Brief Definition of Acaricides

Acaricides are chemicals used to kill ticks and mites. Ticks belong to an order of the arthropods called Acarina, which also contains the mites; and chemicals used against the latter my be referred as Scabicidal agents or popular with the name of miticides in the USA. Some ticks transmit other diseases such as Lyme disease, typhus, and Rocky Mountain spotted fever, but they may themselves cause local irritation, for instance in scabies caused by itch-mites Sarcoptes scabiei, and sometimes serious skin lesions and more general toxic manifestations, scabicidal drugs are used to kill the mites that cause scabies, in which the female mite tunnels into the top surface of the skin in order to lay eggs, causing severe irritation as she does so.

Newly hatched mites, which also cause irritation with their secretions, then pass easily from person to person by direct contact; so every member of an infected household should be treated, and clothing and bedding should also be disinfected.
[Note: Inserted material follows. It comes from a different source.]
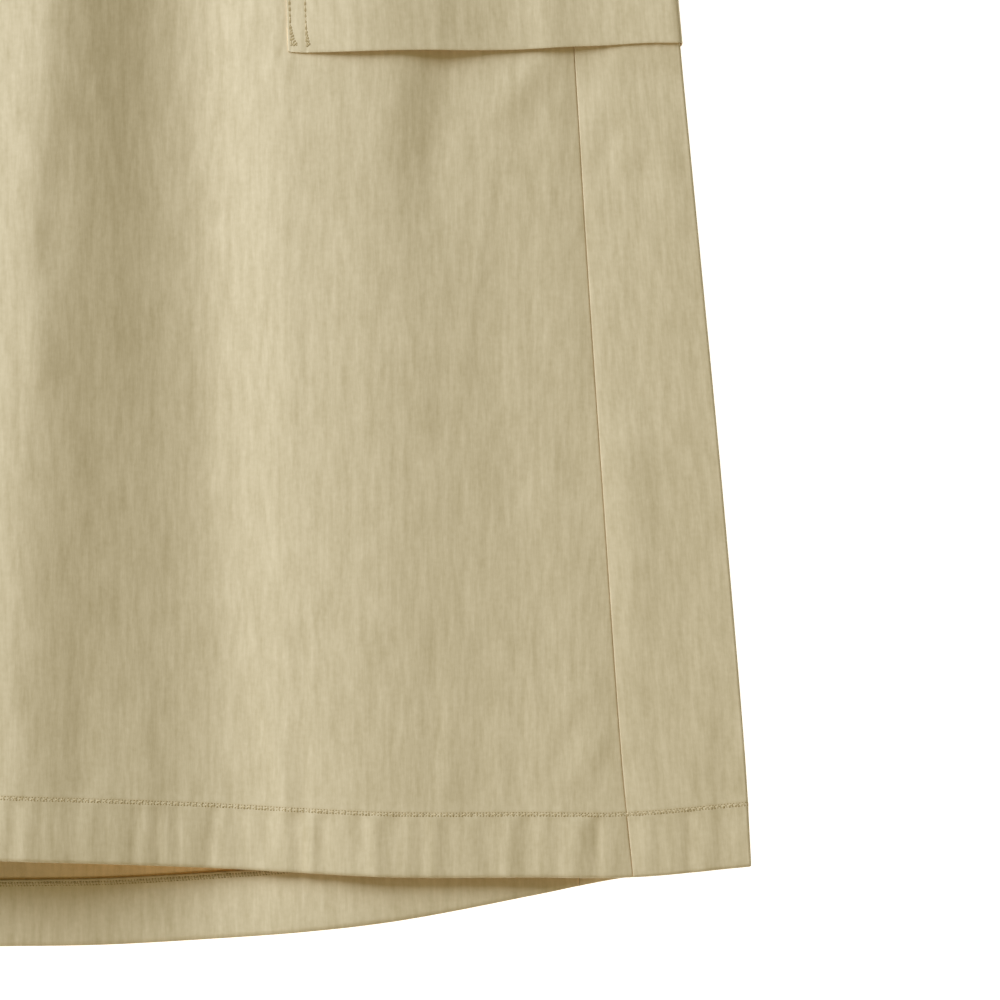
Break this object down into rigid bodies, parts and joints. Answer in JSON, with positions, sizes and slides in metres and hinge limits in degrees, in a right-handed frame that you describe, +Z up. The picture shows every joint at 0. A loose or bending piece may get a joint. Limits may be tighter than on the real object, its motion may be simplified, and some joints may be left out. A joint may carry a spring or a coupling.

Treatment is usually with local applications of a cream to kill the mites, but some agents can be irritant or have toxic manifestations; further resistance to many of these agents has developed in many ticks and mites. Acaricides that can, or have been used, include the halogenated hydrocarbons such as dieldrin and lindane, organophophorus pyrethroids such as permethrin and phenotrin, and a number of other substances, including benzyl benzoate, crotamiton and monosulfiram. Some of these agents are also used as pediculicidal treatments against lice.